Stern, who has run a clothing line for the past year out of his home, contends that he met with Burkle in an effort to seek an investment in the clothing company, Skull & Bones. He said he met Burkle last summer through a mutual friend, and eventually sold several dozen shirts to the businessman.

“We were discussing money, but it was about a clothing company,” Stern declares. “We were also talking about media strategy and the company he needed help with. He is the kind of guy anyone in the clothing business would give their right arm to meet with.”

But Stern stresses the conversation turned toward an obvious effort to get Stern to incriminate himself. “If anyone gets to hear the whole tape, it will be on there. He was trying to beg, trick, and bully me in to saying something, but it just wasn’t happening,” he said. “I should have cut it off a lot quicker, but it clouded my judgment.”

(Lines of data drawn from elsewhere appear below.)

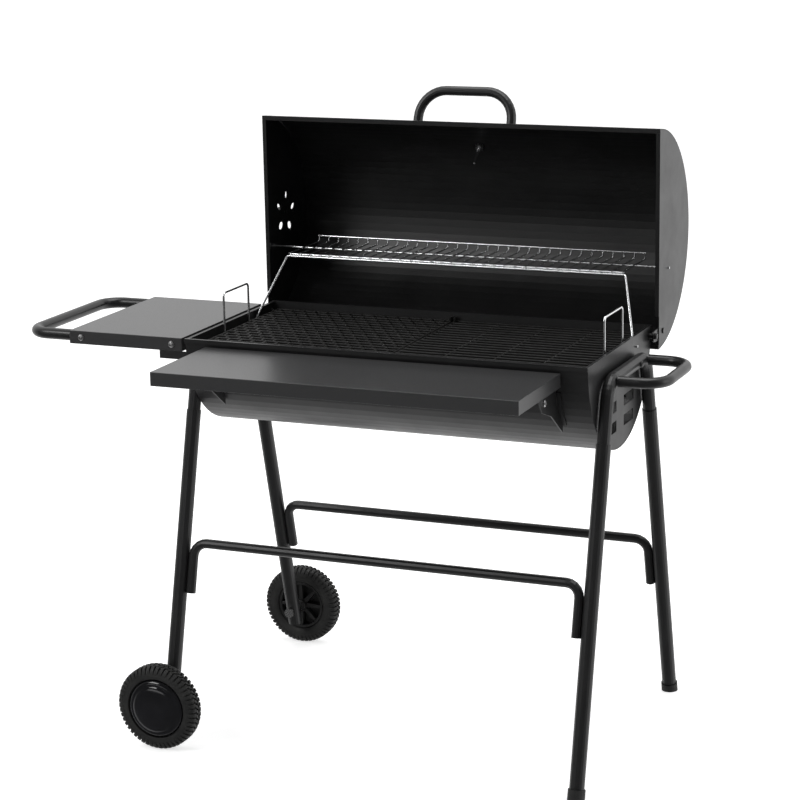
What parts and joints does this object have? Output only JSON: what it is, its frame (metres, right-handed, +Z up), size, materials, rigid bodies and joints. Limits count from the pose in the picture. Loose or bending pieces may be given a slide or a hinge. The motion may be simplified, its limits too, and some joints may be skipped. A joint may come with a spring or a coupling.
{
  "type": "barrel charcoal grill",
  "caption": "Barrel charcoal grill on a wheeled tube stand, with a hinged hood, folding warming rack, front and side shelves and cooking grates.",
  "frame": {"origin": "middle of the whole grill's box at ground level, hood open", "axes": "+X along the barrel to the push-handle end, +Y to the rear, where the hood hinges, +Z up"},
  "size_m": [1.2916, 0.8196, 1.2108],
  "materials": {
    "powder_coat": "satin black powder coat",
    "handle_coat": "satin black coated tube",
    "lid_enamel": "satin black enamel",
    "shelf_coat": "smooth satin black coat",
    "zinc_steel": "bright zinc plated",
    "chrome_wire": "polished chrome",
    "grate_iron": "matte black seasoned",
    "tyre_rubber": "matte black, treaded",
    "foot_rubber": "matte black",
    "rim_plastic": "satin black moulded",
    "hub_gloss": "glossy black moulded"
  },
  "bodies": {
    "grill": {"bowl_shell": "powder_coat", "bowl_end_left": "powder_coat", "bowl_end_right": "powder_coat", "grate_ledge_front": "powder_coat", "grate_ledge_rear": "powder_coat", "stand_top_left": "powder_coat", "stand_top_right": "powder_coat", "leg_front_left": "powder_coat", "leg_front_right": "powder_coat", "leg_rear_left": "powder_coat", "leg_rear_right": "powder_coat", "stretcher_front": "powder_coat", "stretcher_rear": "powder_coat", "front_bracket_left": "powder_coat", "front_bracket_right": "powder_coat", "side_bracket_front": "powder_coat", "side_bracket_rear": "powder_coat", "side_handle": "handle_coat", "push_handle": "handle_coat", "front_shelf": "shelf_coat", "side_shelf": "shelf_coat", "stand_bolt_left": "powder_coat", "stand_bolt_right": "powder_coat", "axle_front": "zinc_steel", "axle_rear": "zinc_steel", "front_shelf_bolt_left": "zinc_steel", "front_shelf_bolt_right": "zinc_steel", "side_bolt_front_0": "zinc_steel", "side_bolt_front_1": "zinc_steel", "side_bolt_rear_0": "zinc_steel", "side_bolt_rear_1": "zinc_steel", "hinge_bolt_left": "powder_coat", "hinge_bolt_right": "powder_coat", "lift_handle_left": "chrome_wire", "lift_handle_right": "chrome_wire", "cooking_grate_left": "grate_iron", "cooking_grate_right": "grate_iron", "charcoal_grate": "grate_iron", "foot_cap_front": "foot_rubber", "foot_cap_rear": "foot_rubber"},
    "lid": {"lid_shell": "lid_enamel", "lid_end_left": "lid_enamel", "lid_end_right": "lid_enamel", "lid_handle": "handle_coat", "thermometer": "chrome_wire", "thermometer_nut": "zinc_steel", "hinge_plate_left": "lid_enamel", "hinge_plate_right": "lid_enamel"},
    "vent_disc": {"lid_vent_disc": "lid_enamel"},
    "rack": {"warming_rack": "chrome_wire"},
    "bail": {"rack_bail": "chrome_wire"},
    "wheel_front": {"tyre_front": "tyre_rubber", "rim_front": "rim_plastic", "hub_cap_front": "hub_gloss"},
    "wheel_rear": {"tyre_rear": "tyre_rubber", "rim_rear": "rim_plastic", "hub_cap_rear": "hub_gloss"}
  },
  "joints": [
    {"name": "lid_hinge", "type": "hinge", "parent": "grill", "child": "lid", "pos_m": [0.12665, 0.19175, 0.755], "axis": [1, 0, 0], "range_deg": [0, 90]},
    {"name": "vent_turn", "type": "hinge", "parent": "lid", "child": "vent_disc", "pos_m": [-0.28715, 0.30525, 0.94], "axis": [1, 0, 0], "range_deg": [-14, 22]},
    {"name": "rack_pivot", "type": "hinge", "parent": "lid", "child": "rack", "pos_m": [0.12665, 0.26775, 0.8745], "axis": [1, 0, 0], "range_deg": [-90, 0]},
    {"name": "bail_pivot", "type": "hinge", "parent": "grill", "child": "bail", "pos_m": [0.12665, 0.10825, 0.752], "axis": [1, 0, 0], "range_deg": [0, 90]},
    {"name": "wheel_front_spin", "type": "hinge", "parent": "grill", "child": "wheel_front", "pos_m": [-0.28655, -0.31885, 0.083], "axis": [0, 1, 0], "continuous": true},
    {"name": "wheel_rear_spin", "type": "hinge", "parent": "grill", "child": "wheel_rear", "pos_m": [-0.28655, 0.33835, 0.083], "axis": [0, 1, 0], "continuous": true}
  ],
  "couplings": [
    {"joint": "rack_pivot", "follows": "lid_hinge", "ratio": -1},
    {"joint": "bail_pivot", "follows": "lid_hinge", "ratio": 1}
  ]
}
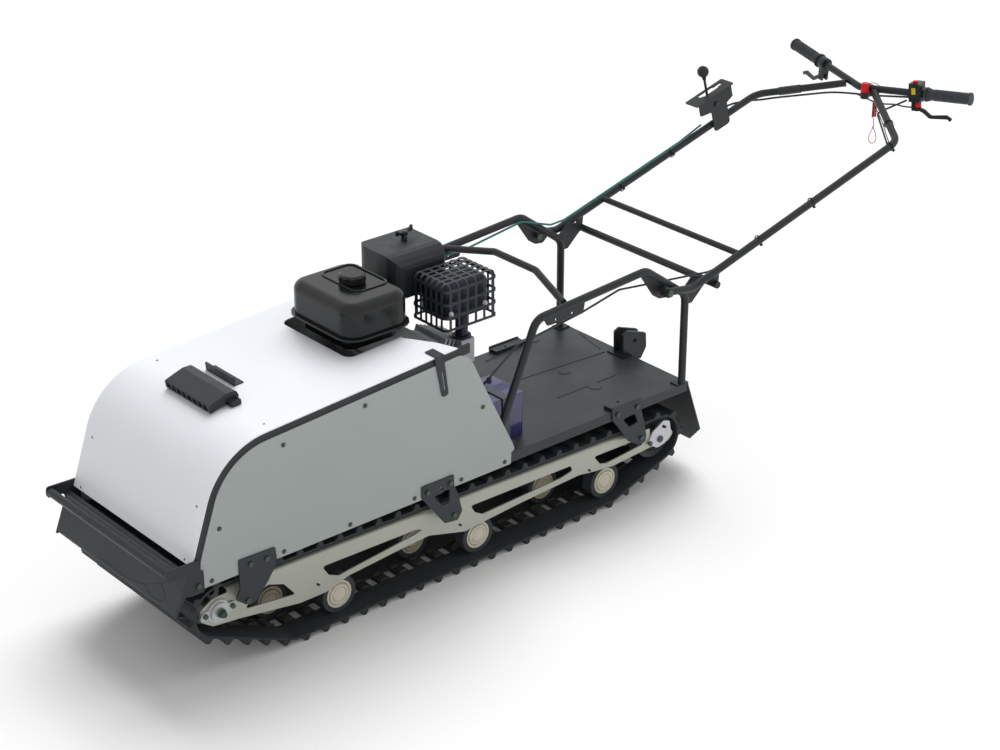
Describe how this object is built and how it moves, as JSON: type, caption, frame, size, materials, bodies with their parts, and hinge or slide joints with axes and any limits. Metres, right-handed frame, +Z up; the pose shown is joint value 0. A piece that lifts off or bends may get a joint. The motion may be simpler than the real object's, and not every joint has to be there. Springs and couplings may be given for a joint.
{
  "type": "tracked snow tow vehicle",
  "caption": "Walk-behind tracked snow tow vehicle: engine under a hood, load deck, rubber track on wheels and a folding handlebar frame.",
  "frame": {"origin": "centre of the bounding box at ground level", "axes": "+X towards the nose, +Y to the left side, +Z up"},
  "size_m": [2.828, 0.71, 0.9737],
  "materials": {
    "hood_white": "satin",
    "panel_grey": "brushed",
    "seal_black": "matte",
    "frame_charcoal": "textured satin",
    "deck_charcoal": "textured satin",
    "rail_alloy": "satin",
    "cast_alloy": "cast",
    "dark_cast": "matte",
    "tank_black": "gloss",
    "black_plastic": "matte",
    "muffler_navy": "satin",
    "battery_blue": "translucent",
    "lamp_clear": "bright",
    "bolt_zinc": "zinc",
    "belt_rubber": "matte",
    "drive_steel": "satin",
    "rim_cream": "satin",
    "tyre_rubber": "matte",
    "grip_rubber": "matte",
    "kill_red": "satin",
    "cord_red": "satin",
    "cable_black": "satin",
    "cable_teal": "satin"
  },
  "bodies": {
    "chassis": {"deck": "deck_charcoal", "hood": "hood_white", "panel_left": "panel_grey", "panel_right": "panel_grey", "edge_seals": "seal_black", "bumper_bar": "frame_charcoal", "skid_plate": "frame_charcoal", "front_brackets": "frame_charcoal", "middle_brackets": "frame_charcoal", "rear_brackets": "frame_charcoal", "rails": "rail_alloy", "axle_mounts": "cast_alloy", "suspension_tubes": "frame_charcoal", "engine_base": "frame_charcoal", "engine_block": "cast_alloy", "variator_cover": "dark_cast", "chain_case": "dark_cast", "fuel_tank": "tank_black", "filter_box": "dark_cast", "muffler": "muffler_navy", "muffler_guard": "frame_charcoal", "battery": "battery_blue", "battery_strap": "frame_charcoal", "light_housing": "black_plastic", "light_lens": "lamp_clear", "hood_straps": "frame_charcoal", "side_tube_left": "frame_charcoal", "side_tube_right": "frame_charcoal", "frame_hoop": "frame_charcoal", "rear_flap": "frame_charcoal", "hitch_bracket": "frame_charcoal", "panel_screws": "bolt_zinc", "frame_bolts": "bolt_zinc", "track_belt": "belt_rubber", "gas_cable": "cable_black", "shift_cable": "cable_teal"},
    "drive": {"drive_axle": "drive_steel"},
    "idlers": {"rear_idlers": "dark_cast"},
    "outer_front": {"outer_rims_front": "rim_cream", "outer_tyres_front": "tyre_rubber"},
    "outer_middle": {"outer_rims_middle": "rim_cream", "outer_tyres_middle": "tyre_rubber"},
    "outer_rear": {"outer_rims_rear": "rim_cream", "outer_tyres_rear": "tyre_rubber"},
    "inner_front": {"inner_wheels_front": "rim_cream"},
    "inner_middle": {"inner_wheels_middle": "rim_cream"},
    "inner_rear": {"inner_wheels_rear": "rim_cream"},
    "handle": {"handle_frame": "frame_charcoal", "handlebar": "frame_charcoal", "grips": "grip_rubber", "switch_block": "black_plastic", "shift_gate": "frame_charcoal", "throttle_perch": "black_plastic"},
    "shifter": {"shift_lever": "black_plastic"},
    "throttle": {"throttle_lever": "frame_charcoal"},
    "brake": {"brake_lever": "frame_charcoal"},
    "kill": {"kill_cap": "kill_red", "kill_cord": "cord_red"},
    "filler": {"fuel_cap": "black_plastic"}
  },
  "joints": [
    {"name": "drive_spin", "type": "hinge", "parent": "chassis", "child": "drive", "pos_m": [1.256, 0, 0.19], "axis": [0, 1, 0], "continuous": true, "deforming": ["track_belt"]},
    {"name": "idler_spin", "type": "hinge", "parent": "chassis", "child": "idlers", "pos_m": [-0.246, 0, 0.153], "axis": [0, 1, 0], "continuous": true},
    {"name": "outer_front_spin", "type": "hinge", "parent": "chassis", "child": "outer_front", "pos_m": [0.873, 0, 0.0735], "axis": [0, 1, 0], "continuous": true},
    {"name": "outer_middle_spin", "type": "hinge", "parent": "chassis", "child": "outer_middle", "pos_m": [0.407, 0, 0.0735], "axis": [0, 1, 0], "continuous": true},
    {"name": "outer_rear_spin", "type": "hinge", "parent": "chassis", "child": "outer_rear", "pos_m": [-0.059, 0, 0.0735], "axis": [0, 1, 0], "continuous": true},
    {"name": "inner_front_spin", "type": "hinge", "parent": "chassis", "child": "inner_front", "pos_m": [1.025, 0, 0.0735], "axis": [0, 1, 0], "continuous": true},
    {"name": "inner_middle_spin", "type": "hinge", "parent": "chassis", "child": "inner_middle", "pos_m": [0.559, 0, 0.0735], "axis": [0, 1, 0], "continuous": true},
    {"name": "inner_rear_spin", "type": "hinge", "parent": "chassis", "child": "inner_rear", "pos_m": [0.093, 0, 0.0735], "axis": [0, 1, 0], "continuous": true},
    {"name": "handle_fold", "type": "hinge", "parent": "chassis", "child": "handle", "pos_m": [-0.219, 0, 0.625], "axis": [0, 1, 0], "range_deg": [0, 130], "deforming": ["gas_cable", "shift_cable"]},
    {"name": "shift", "type": "hinge", "parent": "handle", "child": "shifter", "pos_m": [-0.95607, -0.3, 0.8551], "axis": [0, 1, 0], "range_deg": [-30, 30]},
    {"name": "throttle_pull", "type": "hinge", "parent": "handle", "child": "throttle", "pos_m": [-1.35529, -0.1936, 0.87428], "axis": [0.9691, -0.2467, 0], "range_deg": [-15, 0], "stiffness_Nm_per_rad": 0.5, "springref_deg": 20.05},
    {"name": "brake_pull", "type": "hinge", "parent": "handle", "child": "brake", "pos_m": [-1.35259, 0.18299, 0.87326], "axis": [-0.9691, -0.2467, 0], "range_deg": [-15, 0], "stiffness_Nm_per_rad": 0.5, "springref_deg": 20.05},
    {"name": "kill_pull", "type": "slide", "parent": "handle", "child": "kill", "axis": [0, 0, 1], "range_m": [0, 0.012]},
    {"name": "filler_turn", "type": "hinge", "parent": "chassis", "child": "filler", "pos_m": [0.616, -0.028, 0.8], "axis": [0, 0, 1], "range_deg": [0, 90]}
  ],
  "couplings": [
    {"joint": "idler_spin", "follows": "drive_spin", "ratio": 0.99631},
    {"joint": "outer_front_spin", "follows": "drive_spin", "ratio": 1.2566},
    {"joint": "outer_middle_spin", "follows": "drive_spin", "ratio": 1.2566},
    {"joint": "outer_rear_spin", "follows": "drive_spin", "ratio": 1.2566},
    {"joint": "inner_front_spin", "follows": "drive_spin", "ratio": 1.2566},
    {"joint": "inner_middle_spin", "follows": "drive_spin", "ratio": 1.2566},
    {"joint": "inner_rear_spin", "follows": "drive_spin", "ratio": 1.2566}
  ]
}
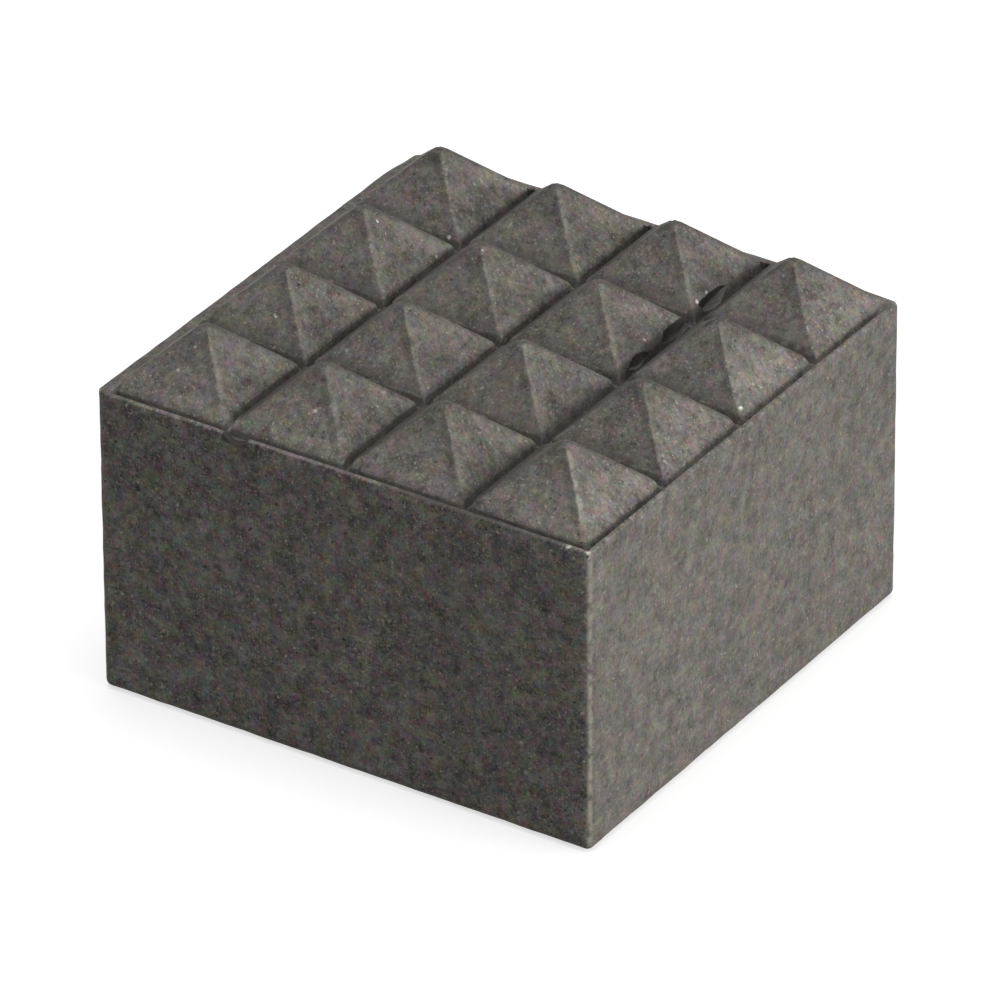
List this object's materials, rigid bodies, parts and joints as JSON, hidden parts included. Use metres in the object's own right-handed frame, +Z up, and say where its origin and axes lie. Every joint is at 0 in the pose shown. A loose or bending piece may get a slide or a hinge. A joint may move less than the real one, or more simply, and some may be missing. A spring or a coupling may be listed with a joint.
{
  "type": "serrated gripper insert",
  "caption": "Square wear block with a flat seat and a gripping face of blunt pyramid teeth parted by narrow slots.",
  "frame": {"origin": "middle of the flat seat, on the seat's plane", "axes": "+Z up through the teeth, square to the seat; +X and +Y square to the flat sides, -Y being the side with the chipped rim"},
  "size_m": [0.0126, 0.0126, 0.0088],
  "materials": {
    "sintered_body": "matte sintered grey with fine light and dark grain"
  },
  "bodies": {
    "root": {"gripper_insert": "sintered_body"}
  },
  "joints": []
}
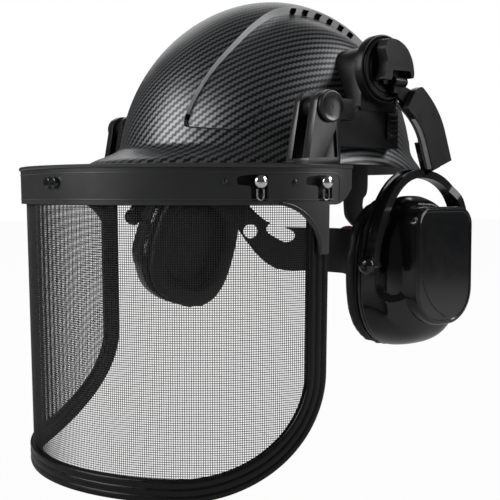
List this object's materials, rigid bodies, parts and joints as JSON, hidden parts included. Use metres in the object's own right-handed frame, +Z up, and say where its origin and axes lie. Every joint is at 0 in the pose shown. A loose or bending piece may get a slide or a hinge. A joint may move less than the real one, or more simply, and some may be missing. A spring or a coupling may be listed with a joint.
{
  "type": "forestry helmet",
  "caption": "Forestry hard hat with a flip-up mesh visor on a brow band, slot-mounted ear muffs on turning arms and a ratchet harness.",
  "frame": {"origin": "centre of the head opening, in the plane of the shell rim", "axes": "+X to the wearer's left, -Y the way the wearer faces, +Z up"},
  "size_m": [0.296, 0.3376, 0.35],
  "materials": {
    "shell": "satin gloss, carbon-look twill print",
    "harness_plastic": "fine moulded grain",
    "sweatband_foam": "brushed cloth on foam",
    "knob_accent": "orange-red moulded ring",
    "webbing": "woven webbing",
    "satin_plastic": "satin moulded nylon",
    "screen_mesh": "black woven nylon monofilament",
    "trim_rubber": "ribbed satin edge trim",
    "gloss_plastic": "polished black",
    "spring_steel": "satin spring steel",
    "acoustic_foam": "open-cell foam",
    "cushion_skin": "soft black vinyl skin",
    "cushion_plate": "matt black",
    "chrome": "polished",
    "clip_steel": "dulled steel"
  },
  "bodies": {
    "helmet": {"shell": "shell", "headband": "harness_plastic", "sweatband": "sweatband_foam", "crown_strap_lower": "webbing", "crown_strap_upper": "webbing", "rear_left_key": "harness_plastic", "rear_right_key": "harness_plastic", "front_right_key": "harness_plastic", "front_left_key": "harness_plastic", "left_slot_adapter": "satin_plastic", "right_slot_adapter": "satin_plastic", "left_release_tab": "satin_plastic", "right_release_tab": "satin_plastic"},
    "visor": {"brow_band": "satin_plastic", "mesh_screen": "screen_mesh", "visor_trim": "trim_rubber", "centre_plug": "gloss_plastic", "left_visor_arm": "satin_plastic", "right_visor_arm": "satin_plastic", "left_pivot_bolt": "satin_plastic", "right_pivot_bolt": "satin_plastic", "left_front_band_stud": "chrome", "right_front_band_stud": "chrome", "left_side_band_stud": "chrome", "right_side_band_stud": "chrome", "left_front_band_clip": "clip_steel", "right_front_band_clip": "clip_steel", "left_side_band_clip": "clip_steel", "right_side_band_clip": "clip_steel"},
    "nape": {"nape_strap": "harness_plastic", "ratchet_housing": "harness_plastic"},
    "knob": {"ratchet_knob": "harness_plastic", "knob_ring": "knob_accent", "ratchet_pinion": "harness_plastic"},
    "left_hub": {"left_hub_disc": "satin_plastic", "left_hub_block": "satin_plastic"},
    "left_arm": {"left_arm_spring": "spring_steel", "left_arm_cover": "satin_plastic"},
    "left_yoke": {"left_yoke": "gloss_plastic", "left_front_stud": "gloss_plastic", "left_rear_stud": "gloss_plastic"},
    "left_cup": {"left_cup": "gloss_plastic", "left_cup_panel": "gloss_plastic", "left_cup_foam": "acoustic_foam", "left_cushion_plate": "cushion_plate", "left_cushion": "cushion_skin"},
    "right_hub": {"right_hub_disc": "satin_plastic", "right_hub_block": "satin_plastic"},
    "right_arm": {"right_arm_spring": "spring_steel", "right_arm_cover": "satin_plastic"},
    "right_yoke": {"right_yoke": "gloss_plastic", "right_front_stud": "gloss_plastic", "right_rear_stud": "gloss_plastic"},
    "right_cup": {"right_cup": "gloss_plastic", "right_cup_panel": "gloss_plastic", "right_cup_foam": "acoustic_foam", "right_cushion_plate": "cushion_plate", "right_cushion": "cushion_skin"}
  },
  "joints": [
    {"name": "visor_flip", "type": "hinge", "parent": "helmet", "child": "visor", "pos_m": [0, -0.059, 0.038], "axis": [-1, 0, 0], "range_deg": [0, 85]},
    {"name": "nape_slide", "type": "slide", "parent": "helmet", "child": "nape", "axis": [0, -1, 0], "range_m": [0, 0.008]},
    {"name": "knob_turn", "type": "hinge", "parent": "nape", "child": "knob", "pos_m": [0, 0.095, -0.068], "axis": [0, 1, 0], "range_deg": [0, 60.32]},
    {"name": "left_hub_turn", "type": "hinge", "parent": "helmet", "child": "left_hub", "pos_m": [0.115, 0.006, 0.069], "axis": [1, 0, 0], "range_deg": [-14, 7]},
    {"name": "right_hub_turn", "type": "hinge", "parent": "helmet", "child": "right_hub", "pos_m": [-0.115, 0.006, 0.069], "axis": [1, 0, 0], "range_deg": [0, 26]},
    {"name": "left_arm_swing", "type": "hinge", "parent": "left_hub", "child": "left_arm", "pos_m": [0.1276, 0.015, 0.06], "axis": [0, -1, 0], "range_deg": [0, 30]},
    {"name": "right_arm_swing", "type": "hinge", "parent": "right_hub", "child": "right_arm", "pos_m": [-0.1276, 0.01158, 0.05756], "axis": [0, 0.9455, -0.3256], "range_deg": [0, 30]},
    {"name": "left_yoke_slide", "type": "slide", "parent": "left_arm", "child": "left_yoke", "axis": [0, -0.3502, 0.9367], "range_m": [0, 0.018]},
    {"name": "right_yoke_slide", "type": "slide", "parent": "right_arm", "child": "right_yoke", "axis": [0, -0.0262, 0.9997], "range_m": [-0.018, 0]},
    {"name": "left_cup_tilt", "type": "hinge", "parent": "left_yoke", "child": "left_cup", "pos_m": [0.1218, 0.0425, -0.069], "axis": [0, 1, 0], "range_deg": [-10, 10]},
    {"name": "right_cup_tilt", "type": "hinge", "parent": "right_yoke", "child": "right_cup", "pos_m": [-0.1218, -0.00489, -0.05537], "axis": [0, 0.9455, -0.3256], "range_deg": [-10, 10]}
  ],
  "couplings": [
    {"joint": "knob_turn", "follows": "nape_slide", "rad_per_m": 131.6}
  ]
}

Stern said he is hoping to get his position back with Page Six once he is cleared, but said he had not spoken to anyone at the paper since his suspension. While he firmly says he did not and has never sought money for good or negative press, he admits that the gossip game is built on favors, and has to be. “It is based on relationships,” he explained. “The stuff is not what people want us to print, we have to dig it up through relationships. You have to be able to get things no one is to eager to give you.”

Stern said he had rarely received any gifts more valuable than flowers, “but it doesn’t mean we are going to alter coverage. It is not always material things.” He cited as an example pursuing one tip and being directed to another. “Say we call a publicist with something on their client and they say ‘we would rather not have that in, but here is a better story that is about someone else.’ We will go with the better story.”

Declining to comment on any legal action he may take, Stern said his attorney is “working on getting my name cleared,” adding that the coverage has been fueled by “innuendo and insinuation” by Burkle and the Daily News. He said it is too early to speculate on what legal avenues he may pursue, noting “I would not rule anything out.”

He also did not rule out pursuing his clothing line full-time if it takes off. “Clothing companies can do very well, it could be the next Ralph Lauren, but it doesn’t happen overnight,” he said. “It is better than writing two days a week. I started the company because I wanted to build a business. It definitely has the potential to be huge. If it starts to make me a million dollars, I will not be doing freelance work.”

As for Page Six, Stern said this episode will likely help the gossip pages’ reputation once, as he believes, the Daily News and others are proven wrong. “At the end of the day, Page Six will be better known,” he said. “They are reading about it in China.”